Elliot Rossiter, a regular faculty member in the department of philosophy and humanities, has developed a three-part series of events related to public engagement on social housing, in part due to the modular housing development in Queensborough and the controversy surrounding it. A core goal of the series, Changing the Conversation: Reflective Empathy and Public Discourse on Social Housing,is to explore how alternative modes of public engagement might amplify different types of voices in the process and how those voices might be incorporated into the city’s engagement processes around the development of public policy – particularly around controversial issues.
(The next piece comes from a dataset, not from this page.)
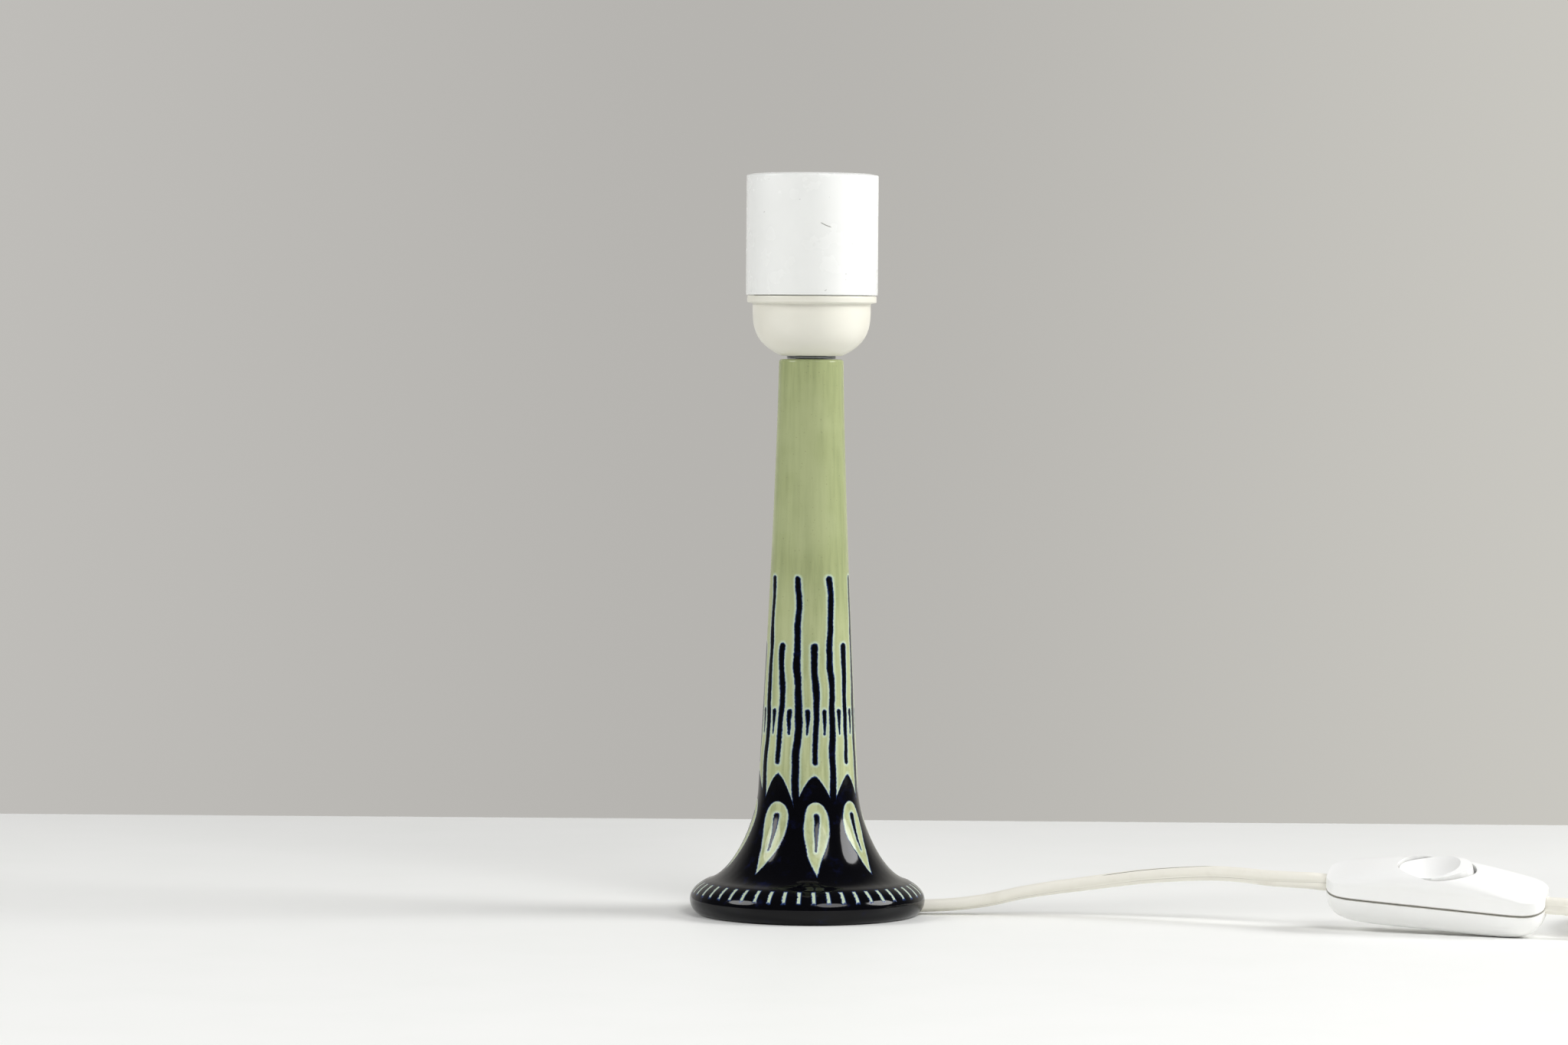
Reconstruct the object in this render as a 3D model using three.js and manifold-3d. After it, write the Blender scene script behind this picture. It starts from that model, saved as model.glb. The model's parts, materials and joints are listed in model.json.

“The primary goal of this initiative is to encourage reflective and empathetic public conversation about the issue of social housing in New Westminster and the broader Metro Vancouver region,” said Rossiter’s outline about the series. “Social housing projects – such as the modular supportive housing units currently being developed by the provincial government – are not without controversy and often face vocal public opposition.”
According to Rossiter, the public discourse surrounding the development of these projects can be “quite toxic” at times. He said the process has two “significant” problems: the bulk of public discussion occurs quite far along in the development process, such as when specific sites are selected, constructed, and opened; and property owners opposed to these projects tend to have the loudest voices in public hearings and media coverage, while the perspectives of those in need of this housing are rarely heard.
“As a result of these two factors, conversations about this issue occur at a point when members of the community have dug in their heels in opposition to a specific project coupled with the perceived threat of an associated increase in crime and decrease in property values – a perception bolstered by the stigmatizing narratives that pervade discussions of poverty and homelessness when only one side of the story is heard,” said the outline.
The events are free and open to the public. Registration and details are available at bit.ly/ReflectiveEmpathy.
The first of the three events is on Wednesday, Jan. 22 from 6:30 to 8 p.m. at Anvil Centre. It will focus on diagnosing the problem with public discourse.
“The evening will involve both a general discussion of factors contributing to poor public conversation and a specific discussion of the public engagement process in New Westminster,” said Rossiter’s outline. “This event includes looking at the history of political discussion in New Westminster and features the New Westminster Museum and Archives as its main community partner.”
Listening to Different Voices in the Process is the focus of the second event, which is on Tuesday, March 3 from 6:30 to 8 p.m. at the New Westminster Public Library.
“This event will centre the voices of those with lived experience of poverty and homelessness, and aims at redressing the one-sided narrative that often occurs in public conversations,” said the outline. “A key goal of this event is to think about how to make public conversations more reflective, empathetic, and balanced in terms of representing marginalized voices in municipal public engagement processes.”
The final event, which has a theme of Reframing the Narrative through the Arts, is on Friday, March 27 from 6:30 to 8 p.m. at the Laura C. Muir Theatre at Douglas College.
“This event will explore the political function of the arts in helping community members think more deeply about social housing,” Rossiter said in his outline. “The evening will feature the work of local artists through a contest that includes poetry, creative non-fiction, and photography aimed at generating reflective empathy about social housing.”
Along with Rossiter, the steering committee for the project includes Coun. Nadine Nakagawa and Shila Avissa, a social worker in the Downtown Eastside.